О, я вполне убежден вместе с судом и с прокуратурой, что Иван Карамазов – больной и в горячке, что показание его действительно могло быть отчаянною попыткой, замышленною притом же в бреду, спасти брата, свалив на умершего.
Но, однако же, все-таки произнесено имя Смердякова, опять-таки как будто слышится что-то загадочное.
Что-то как будто тут не договорено, господа присяжные, и не покончено.
И, может быть, еще договорится.
Но об этом пока оставим, это еще впереди.
Суд решил давеча продолжать заседание, но теперь пока, в ожидании, я бы мог кое-что, однако, заметить, например, по поводу характеристики покойного Смердякова, столь тонко и столь талантливо очерченной обвинителем.
Но, удивляясь таланту, не могу, однако же, вполне согласиться с сущностью характеристики.
Я был у Смердякова, я видел его и говорил с ним, он произвел на меня впечатление совсем иное.
Здоровьем он был слаб, это правда, но характером, но сердцем – о нет, это вовсе не столь слабый был человек, как заключило о нем обвинение.
Особенно не нашел я в нем робости, той робости, которую так характерно описывал нам обвинитель.
Простодушия же в нем не было вовсе, напротив, я нашел страшную недоверчивость, прячущуюся под наивностью, и ум, способный весьма многое созерцать.
О! обвинение слишком простодушно почло его слабоумным.
На меня он произвел впечатление совершенно определенное: я ушел с убеждением, что существо это решительно злобное, непомерно честолюбивое, мстительное и знойно завистливое.
Я собрал кой-какие сведения: он ненавидел происхождение свое, стыдился его и со скрежетом зубов припоминал, что «от Смердящей произошел».
К слуге Григорию и к жене его, бывшим благодетелями его детства, он был непочтителен.
Россию проклинал и над нею смеялся.
Он мечтал уехать во Францию, с тем чтобы переделаться во француза.

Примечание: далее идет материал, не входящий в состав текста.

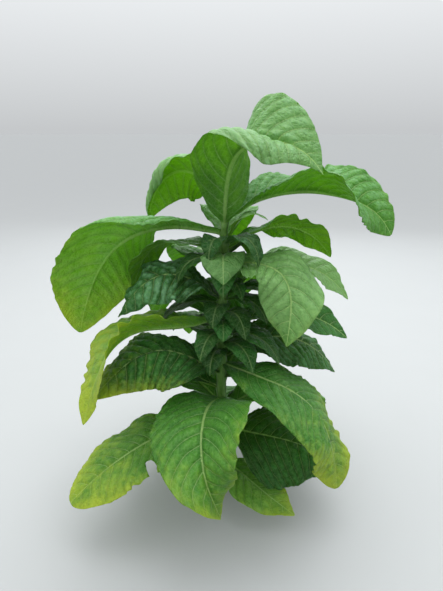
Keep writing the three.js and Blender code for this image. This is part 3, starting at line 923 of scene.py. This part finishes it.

Он много и часто толковал еще прежде, что на это недостает ему средств.
Мне кажется, он никого не любил, кроме себя, уважал же себя до странности высоко.
Просвещение видел в хорошем платье, в чистых манишках и в вычищенных сапогах.
Считая себя сам (и на это есть факты) незаконным сыном Федора Павловича, он мог ненавидеть свое положение сравнительно с законными детьми своего господина: им, дескать, все, а ему ничего, им все права, им наследство, а он только повар.